CLN2INV: Learning Loop Invariants with Continuous Logic Networks

TL;DR

This paper introduces CLN2INV, a neural approach that automatically learns precise loop invariants from program traces, significantly improving speed and accuracy over existing methods in program verification.

Contribution

The paper presents Continuous Logic Networks (CLNs) and their application in CLN2INV, the first tool to solve all solvable problems in Code2Inv with faster performance and ability to learn more complex invariants.

Findings

CLN2INV outperforms existing approaches on Code2Inv dataset.

CLN2INV solves all 124 solvable problems in Code2Inv.

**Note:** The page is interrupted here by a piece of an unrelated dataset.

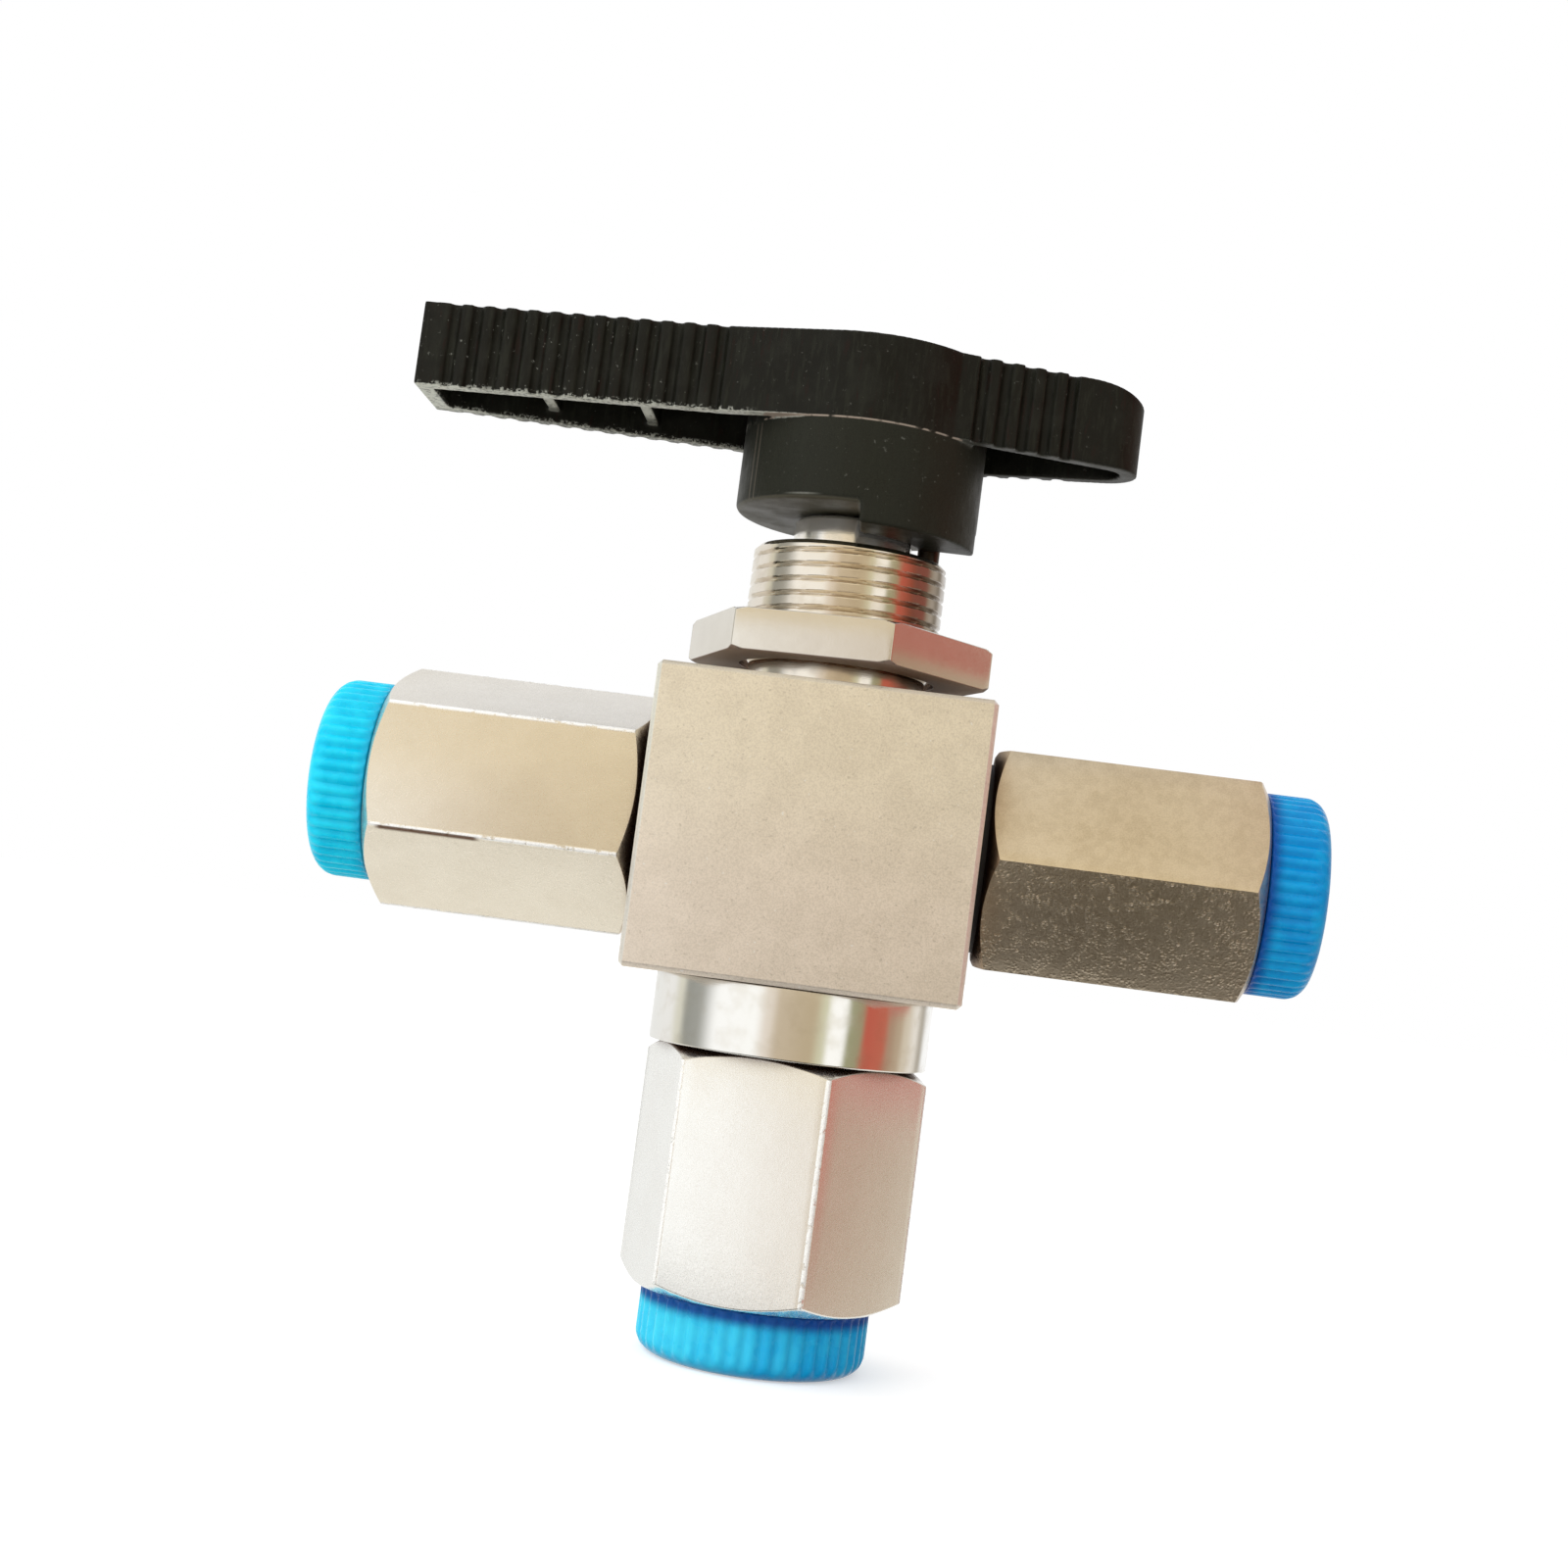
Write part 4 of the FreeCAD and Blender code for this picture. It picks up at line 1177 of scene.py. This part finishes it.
@dataclass
class Cap:
    """A moulded dust cap: a hollow plug under a ribbed head."""

    finishes: Finishes
    side: Side
    face: float
    mouth: float
    radius: float
    length: float
    ribs: int
    plug_length: float = 6.5
    plug_gap: float = 0.06
    cap_gap: float = 0.1
    wall: float = 1.5
    edge: float = 1.7
    dish_depth: float = 1.0
    dish_margin: float = 2.0
    rib_depth: float = 0.28

    def build(self) -> None:
        """Turn the cap, press the ribs in and dress it."""
        cap = turned(self.side.value + "_dust_cap", self.outline(), steps=self.ribs * 8)
        reshape(cap, self.ribbed)
        self.side.stand(cap)
        dress(cap, self.finishes.caps[self.side])
        smooth(cap, 40)
        fasten(cap, self.side.value + "_plug", "blue_plastic", self.side.value + "_cap")

    def outline(self) -> Outline:
        """Section of the cap from the plug's tip, outside first.

        Returns:
            Its corners.
        """
        tip, end = self.face - self.plug_length, self.face + self.length
        root = self.mouth - self.plug_gap
        narrow = root - 0.2
        foot = self.face + self.cap_gap
        hollow = narrow - self.wall
        dish = end - self.dish_depth
        rim = self.radius - self.dish_margin
        ring = self.length - self.cap_gap - self.edge - 0.3
        outside = [(self.radius, foot + 0.3 + ring * n / 12) for n in range(13)]
        return (
            [(0.0, tip)] + arc((narrow - 0.7, tip + 0.7), 0.7, -90, 0)
            + [(root, self.face - 0.9), (root, foot)]
            + arc((self.radius - 0.3, foot + 0.3), 0.3, -90, -15, 4)
            + outside
            + arc((self.radius - self.edge, end - self.edge), self.edge, 8, 90, 12)
            + arc((rim + 0.15, end - 0.15), 0.15, 90, 180, 3)
            + arc((rim - 0.3, dish + 0.3), 0.3, 0, -90, 3)
            + arc((hollow + 0.3, dish - 0.3), 0.3, 90, 180, 3)
            + arc((hollow - 0.5, tip + self.wall + 0.5), 0.5, 0, -90, 4)
            + [(0.0, tip + self.wall)]
        )

    def ribbed(self, radius: float, angle: float, height: float) -> float:
        """Radius of the head once the finger ribs are pressed into it.

        Args:
            radius: Radius of the plain head.
            angle: Angle round the axis in radians.
            height: Height along the port's axis.

        Returns:
            The radius.
        """
        start = self.face + self.cap_gap
        end = self.face + self.length
        skin = ramp_up(radius, self.radius - self.edge * 0.8, self.radius - 0.1)
        along = ramp_up(height, start + 0.1, start + 0.5) * (1 - ramp_up(
            height, end - self.edge * 0.9, end - self.edge * 0.1))
        wave = 0.5 - 0.5 * math.cos(angle * self.ribs)
        return radius - self.rib_depth * skin * along * wave ** 1.5


@dataclass
class Handle:
    """The moulded lever handle."""

    frame: dict
    finishes: Finishes
    grain: float = 0.17
    faces: int = 170000
    nose_start: float = 19.7
    nose_radius: float = 9.5
    nose_depth: float = 5.0
    top: float = 30.5

    def build(self) -> None:
        """Cast the handle with soft edges and dress it."""
        handle = copied("handle", "lever_handle", self.frame)
        apply_modifier(handle, "REMESH", mode="VOXEL", voxel_size=self.grain * MM,
                       use_smooth_shade=True)
        apply_modifier(handle, "SMOOTH", factor=0.5, iterations=4)
        self.round_nose(handle)
        share = self.faces / (2 * len(handle.data.polygons))
        apply_modifier(handle, "DECIMATE", ratio=min(share, 1.0))
        dress(handle, self.finishes.nylon)
        smooth(handle, 60)
        fasten(handle, "lever", "black_nylon", "handle")

    def round_nose(self, handle: Piece) -> None:
        """Draw the top of the tail down towards its tip.

        Args:
            handle: The handle's mesh.
        """
        for vertex in handle.data.vertices:
            x, _, z = vertex.co / MM
            reach = x - self.nose_start
            if reach > 0 and z > self.top - self.nose_depth:
                drop = self.nose_radius - math.sqrt(self.nose_radius ** 2 - reach ** 2)
                share = ramp_up(z, self.top - self.nose_depth, self.top - 0.5)
                vertex.co.z -= drop * share * MM
        handle.data.update()


# Studio


@dataclass
class Studio:
    """Floor, light and camera."""

    place: tuple[float, float, float] = (8.9, -191.4, -21.8)
    turn: tuple[float, float, float] = (94.06, -7.43, 3.14)
    lens: float = 49.26
    floor_level: float = -58.92
    floor_size: float = 6000.0
    lamp_place: tuple[float, float, float] = (-340.0, -360.0, 340.0)
    lamp_size: float = 360.0
    lamp_power: float = 0.6
    lit_side: tuple[float, float, float] = (-0.86, -0.16, 0.48)
    lit: Colour = (1.50, 1.50, 1.50)
    unlit: Colour = (0.22, 0.22, 0.22)
    high_front: Colour = (0.82, 0.71, 0.51)
    high_back: Colour = (0.80, 0.83, 0.90)
    crimson: Colour = (0.52, 0.19, 0.15)
    zenith: Colour = (0.70, 0.66, 0.60)
    low_back: Colour = (0.92, 0.90, 0.84)

    def build(self) -> None:
        """Set the whole studio up."""
        self.add_floor()
        self.light_world()
        self.add_lamp()
        self.add_camera()
        bpy.context.scene.view_settings.view_transform = "Standard"

    def add_floor(self) -> None:
        """Pale floor that keeps the shadow and runs out to white."""
        deselect()
        bpy.ops.mesh.primitive_plane_add(size=self.floor_size * MM,
                                         location=(0, 0, self.floor_level * MM))
        floor = bpy.context.object
        floor.name = "floor"
        floor.visible_glossy = False
        graph = Graph("pale_floor")
        graph.tree.nodes.remove(graph.shader)
        pale = graph.node("ShaderNodeBsdfDiffuse")
        pale.inputs["Color"].default_value = (0.66, 0.66, 0.66, 1.0)
        glow = graph.node("ShaderNodeEmission")
        seen = graph.node("ShaderNodeLightPath").outputs["Is Camera Ray"]
        graph.join(graph.both(seen, 0.5), glow.inputs["Strength"])
        both = graph.node("ShaderNodeAddShader")
        graph.join(pale.outputs[0], both.inputs[0])
        graph.join(glow.outputs[0], both.inputs[1])
        graph.join(both.outputs[0], graph.tree.nodes["Material Output"].inputs["Surface"])
        dress(floor, graph.material)

    def light_world(self) -> None:
        """A white room with darker and coloured panels to mirror, and soft light from the left."""
        world = bpy.data.worlds.new("studio")
        bpy.context.scene.world = world
        world.use_nodes = True
        world.node_tree.nodes.clear()
        nodes = Nodes(world.node_tree, "Generated")
        lean = nodes.node("ShaderNodeVectorMath", operation="DOT_PRODUCT")
        nodes.join(nodes.place, lean.inputs[0])
        lean.inputs[1].default_value = self.lit_side
        soft = nodes.blend(nodes.fit(lean.outputs["Value"], -0.95, 0.95), self.unlit, self.lit)
        path = nodes.node("ShaderNodeLightPath")
        mirrored = nodes.sum(path.outputs["Is Glossy Ray"], path.outputs["Is Transmission Ray"],
                             way="MAXIMUM")
        light = nodes.blend(mirrored, soft, self.mirrored_room(nodes))
        light = nodes.blend(path.outputs["Is Camera Ray"], light, (1.0, 1.0, 1.0))
        background = nodes.node("ShaderNodeBackground")
        nodes.join(light, background.inputs["Color"])
        nodes.join(background.outputs[0], nodes.node("ShaderNodeOutputWorld").inputs[0])

    def mirrored_room(self, nodes: Nodes) -> Socket:
        """The room that the metal mirrors.

        Args:
            nodes: The world's node tree.

        Returns:
            Its colour by direction.
        """
        x, y, z = nodes.parts()
        turn = nodes.sum(x, nodes.both(y, -1.0), way="ARCTAN2")
        panels = self.panel_colours(nodes, turn)
        ahead = nodes.both(nodes.fit(z, 0.12, 0.35), nodes.fit(y, -0.35, -0.65))
        upper = nodes.blend(nodes.both(ahead, 0.95), panels, self.high_front)
        behind = nodes.both(nodes.fit(z, 0.40, 0.65), nodes.fit(y, -0.20, 0.20))
        upper = nodes.blend(behind, upper, self.high_back)
        start, full, fade, end = (math.radians(degrees) for degrees in (86, 90, 108, 118))
        crimson = nodes.both(nodes.fit(z, 0.03, 0.10), nodes.fit(turn, start, full),
                             nodes.fit(turn, fade, end, 1.0, 0.0))
        upper = nodes.blend(crimson, upper, self.crimson)
        upper = nodes.blend(nodes.fit(z, 0.90, 0.99), upper, self.zenith)
        dim = nodes.node("ShaderNodeVectorMath", operation="SCALE")
        nodes.join(panels, dim.inputs[0])
        dim.inputs["Scale"].default_value = 0.16
        below = nodes.blend(nodes.fit(y, -0.30, 0.05), dim.outputs[0], self.low_back)
        return nodes.blend(nodes.fit(z, -0.38, -0.62), upper, below)

    def panel_colours(self, nodes: Nodes, turn: Socket) -> Socket:
        """Ring of panels round the valve.

        Args:
            nodes: The world's node tree.
            turn: Direction from the front, in radians to the right.

        Returns:
            The colour of the panel in that direction.
        """
        ring = nodes.node("ShaderNodeValToRGB")
        ramp = ring.color_ramp
        ramp.interpolation = "EASE"
        stops = self.panels()
        for element, (_, colour) in zip(ramp.elements, (stops[0], stops[-1])):
            element.color = (*colour, 1.0)
        for degrees, colour in stops[1:-1]:
            ramp.elements.new((degrees + 180.0) / 360.0).color = (*colour, 1.0)
        share = nodes.node("ShaderNodeMapRange")
        share.inputs["From Min"].default_value = -math.pi
        share.inputs["From Max"].default_value = math.pi
        nodes.join(turn, share.inputs["Value"])
        nodes.join(share.outputs["Result"], ring.inputs[0])
        return ring.outputs[0]

    @staticmethod
    def panels() -> list[tuple[float, Colour]]:
        """Directions from the front, in degrees to the right, and the colours there."""
        return [
            (-180.0, (1.0, 1.0, 1.0)), (-150.0, (0.86, 0.86, 0.84)),
            (-115.0, (0.88, 0.87, 0.85)), (-102.0, (0.72, 0.70, 0.60)),
            (-92.0, (0.33, 0.33, 0.30)), (-80.0, (0.36, 0.36, 0.33)),
            (-58.0, (1.05, 1.05, 1.04)), (-27.0, (1.05, 1.05, 1.03)),
            (-16.0, (0.80, 0.72, 0.63)), (-6.0, (0.58, 0.48, 0.35)),
            (20.0, (0.52, 0.42, 0.28)), (30.0, (0.65, 0.63, 0.45)),
            (36.0, (1.06, 1.05, 1.02)), (46.0, (1.06, 1.05, 1.02)),
            (52.0, (0.34, 0.33, 0.20)), (61.0, (0.34, 0.31, 0.19)),
            (67.0, (0.52, 0.12, 0.08)), (84.0, (0.52, 0.14, 0.09)),
            (92.0, (0.42, 0.28, 0.19)), (102.0, (0.48, 0.37, 0.26)),
            (112.0, (0.66, 0.58, 0.46)), (126.0, (0.82, 0.77, 0.70)),
            (138.0, (0.44, 0.40, 0.34)), (150.0, (1.0, 1.0, 1.0)),
            (180.0, (1.0, 1.0, 1.0)),
        ]

    def add_lamp(self) -> None:
        """One large soft lamp from the upper left, in front."""
        deselect()
        place = Vector(self.lamp_place) * MM
        bpy.ops.object.light_add(type="AREA", location=place)
        lamp = bpy.context.object
        lamp.name = "key_lamp"
        lamp.data.shape = "SQUARE"
        lamp.data.size = self.lamp_size * MM
        lamp.data.energy = self.lamp_power
        lamp.visible_glossy = False
        lamp.rotation_euler = (-place).to_track_quat("-Z", "Y").to_euler()

    def add_camera(self) -> None:
        """Camera at the photograph's angle, for a square frame of 1600 pixels."""
        camera = bpy.data.cameras.new("camera")
        camera.lens = self.lens
        camera.sensor_width = 36.0
        camera.clip_start = 0.01
        camera.clip_end = 20.0
        made = bpy.data.objects.new("camera", camera)
        bpy.context.scene.collection.objects.link(made)
        made.location = Vector(self.place) * MM
        made.rotation_euler = Euler([math.radians(turn) for turn in self.turn], "XYZ")
        bpy.context.scene.camera = made


def dress_plain_nodes(frame: dict, finishes: Finishes) -> None:
    """Give each CAD node the finish of its slot.

    Args:
        frame: The loaded frame.
        finishes: The materials.
    """
    for entry in frame["record"]["subparts"]:
        node = frame["nodes"][entry["node"]]
        node.data.materials.clear()
        pin = entry["node"].endswith("stop_pin")
        node.data.materials.append(
            finishes.pin if pin else finishes.for_slot(entry["material_slot"]))


def main() -> None:
    """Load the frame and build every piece."""
    logging.basicConfig(level=logging.INFO, format="%(name)s %(message)s")
    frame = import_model()
    finishes = Finishes()
    dress_plain_nodes(frame, finishes)
    Block(frame, finishes).build()
    Neckware(frame, finishes).build()
    for side in (Side.LEFT, Side.RIGHT):
        Connector(frame, finishes, side, SIDE_FACE, SIDE_MOUTH, depth=14.0).build()
    Connector(frame, finishes, Side.BOTTOM, BOTTOM_FACE, BOTTOM_MOUTH, depth=15.0).build()
    for side in (Side.LEFT, Side.RIGHT):
        Cap(finishes, side, SIDE_FACE, SIDE_MOUTH, radius=8.9, length=5.4, ribs=50).build()
    Cap(finishes, Side.BOTTOM, BOTTOM_FACE, BOTTOM_MOUTH, radius=10.1, length=5.8,
        ribs=46).build()
    Handle(frame, finishes).build()
    Studio().build()


if __name__ == "__main__":
    main()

Average solving time is 1.1 seconds, 40 times faster than previous methods.

Abstract

Program verification offers a framework for ensuring program correctness and therefore systematically eliminating different classes of bugs. Inferring loop invariants is one of the main challenges behind automated verification of real-world programs which often contain many loops. In this paper, we present Continuous Logic Network (CLN), a novel neural architecture for automatically learning loop invariants directly from program execution traces. Unlike existing neural networks, CLNs can learn precise and explicit representations of formulas in Satisfiability Modulo Theories (SMT) for loop invariants from program execution traces. We develop a new sound and complete semantic mapping for assigning SMT formulas to continuous truth values that allows CLNs to be trained efficiently. We use CLNs to implement a new inference system for loop invariants, CLN2INV, that significantly outperforms existing approaches on the popular Code2Inv dataset. CLN2INV is the first tool to solve all 124 theoretically solvable problems in the Code2Inv dataset. Moreover, CLN2INV takes only 1.1 seconds on average for each problem, which is 40 times faster than existing approaches. We further demonstrate that CLN2INV can even learn 12 significantly more complex loop invariants than the ones required for the Code2Inv dataset.